Identify the lines that contain the string "frame" and copy all of them.

-- start of Data excerpt --

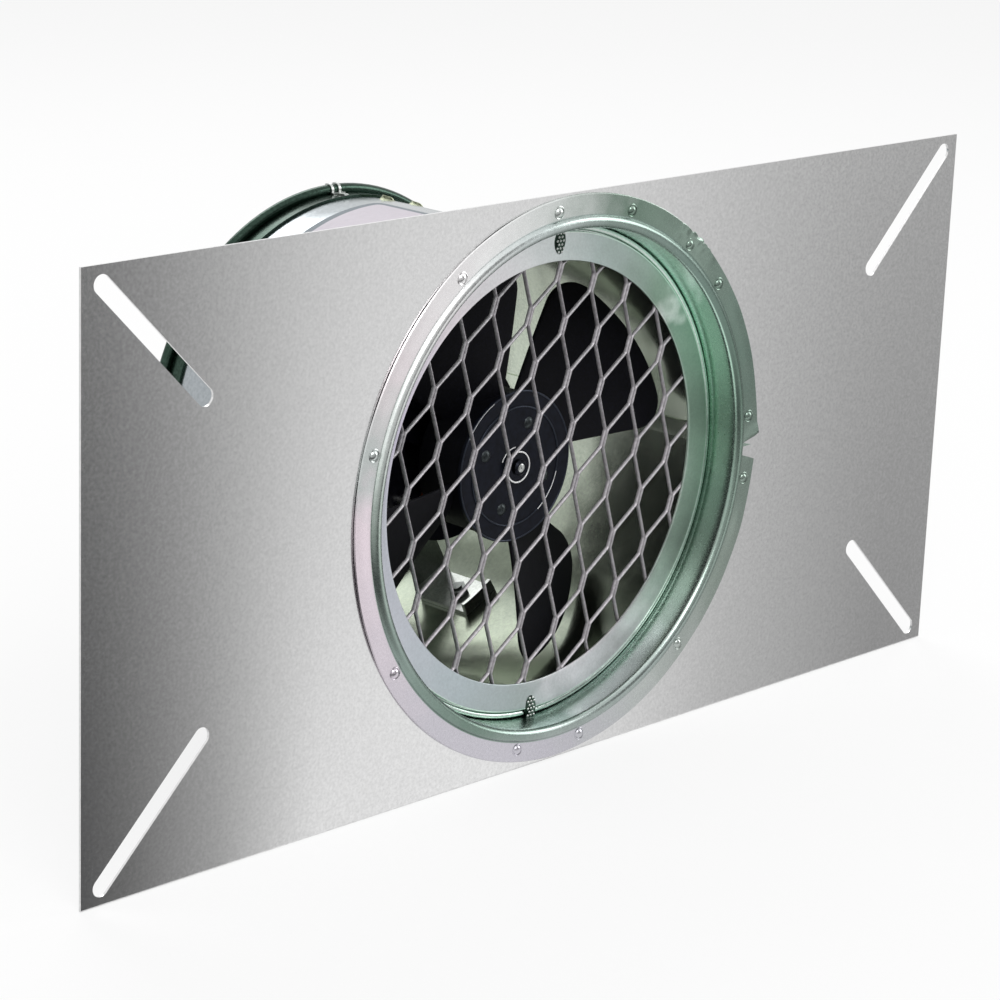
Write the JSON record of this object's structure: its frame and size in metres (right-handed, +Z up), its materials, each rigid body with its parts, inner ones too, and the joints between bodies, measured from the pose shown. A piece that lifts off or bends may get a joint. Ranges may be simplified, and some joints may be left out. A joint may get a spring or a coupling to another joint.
{
  "type": "crawl space vent fan",
  "caption": "Axial vent fan in a round sheet-metal drum behind a wide wall plate with slanted mounting slots, with expanded-metal guards at both ends.",
  "frame": {"origin": "on the fan's axis, in the plane of the wall plate's back face, which lies against the wall", "axes": "+Y along the fan's axis, away from someone in front and into the wall; +Z up; +X to the right of someone in front"},
  "size_m": [0.463, 0.1388, 0.222],
  "materials": {
    "galvanised_plate": "fine-grained galvanised sheet, satin",
    "galvanised_collar": "spun galvanised sheet, satin with soft highlights",
    "galvanised_drum": "galvanised sheet with a cool green-grey reflection",
    "expanded_metal": "galvanised expanded metal",
    "bracket_steel": "dark zinc-plated strap",
    "black_paint": "semi-gloss black enamel",
    "black_plastic": "moulded black plastic, satin",
    "electrical_steel": "laminated, dull",
    "copper_winding": "enamelled copper wire",
    "bronze": "oil-filled sintered bronze",
    "shaft_steel": "bright ground steel",
    "fasteners": "bright zinc plate"
  },
  "bodies": {
    "housing": {"mounting_plate": "galvanised_plate", "collar": "galvanised_collar", "flange_rivets": "fasteners", "guard_ring": "galvanised_collar", "front_guard": "expanded_metal", "housing_drum": "galvanised_drum", "rear_rim": "galvanised_drum", "rear_guard": "expanded_metal", "motor_bracket": "bracket_steel", "bracket_bolts": "fasteners", "bracket_nuts": "fasteners", "motor_shell": "black_paint", "motor_front_bell": "black_paint", "motor_rear_bell": "black_paint", "stator_core": "electrical_steel", "stator_coils": "copper_winding", "front_bearing": "bronze", "rear_bearing": "bronze", "through_bolts": "fasteners", "through_bolt_nuts": "fasteners"},
    "rotor": {"rotor_core": "electrical_steel", "motor_shaft": "shaft_steel", "thrust_collars": "shaft_steel", "fan_blades": "black_plastic", "hub_plate": "black_paint", "hub_rivets": "fasteners", "hub_bushing": "shaft_steel", "set_screw": "fasteners", "shaft_clip": "shaft_steel"}
  },
  "joints": [
    {"name": "fan_spin", "type": "hinge", "parent": "housing", "child": "rotor", "pos_m": [0, 0.06, 0], "axis": [0, 1, 0], "continuous": true}
  ]
}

-- end of Data excerpt --

## Solution to the problem
Write the JSON record of this object's structure: its frame and size in metres (right-handed, +Z up), its materials, each rigid body with its parts, inner ones too, and the joints between bodies, measured from the pose shown. A piece that lifts off or bends may get a joint. Ranges may be simplified, and some joints may be left out. A joint may get a spring or a coupling to another joint.
  "frame": {"origin": "on the fan's axis, in the plane of the wall plate's back face, which lies against the wall", "axes": "+Y along the fan's axis, away from someone in front and into the wall; +Z up; +X to the right of someone in front"},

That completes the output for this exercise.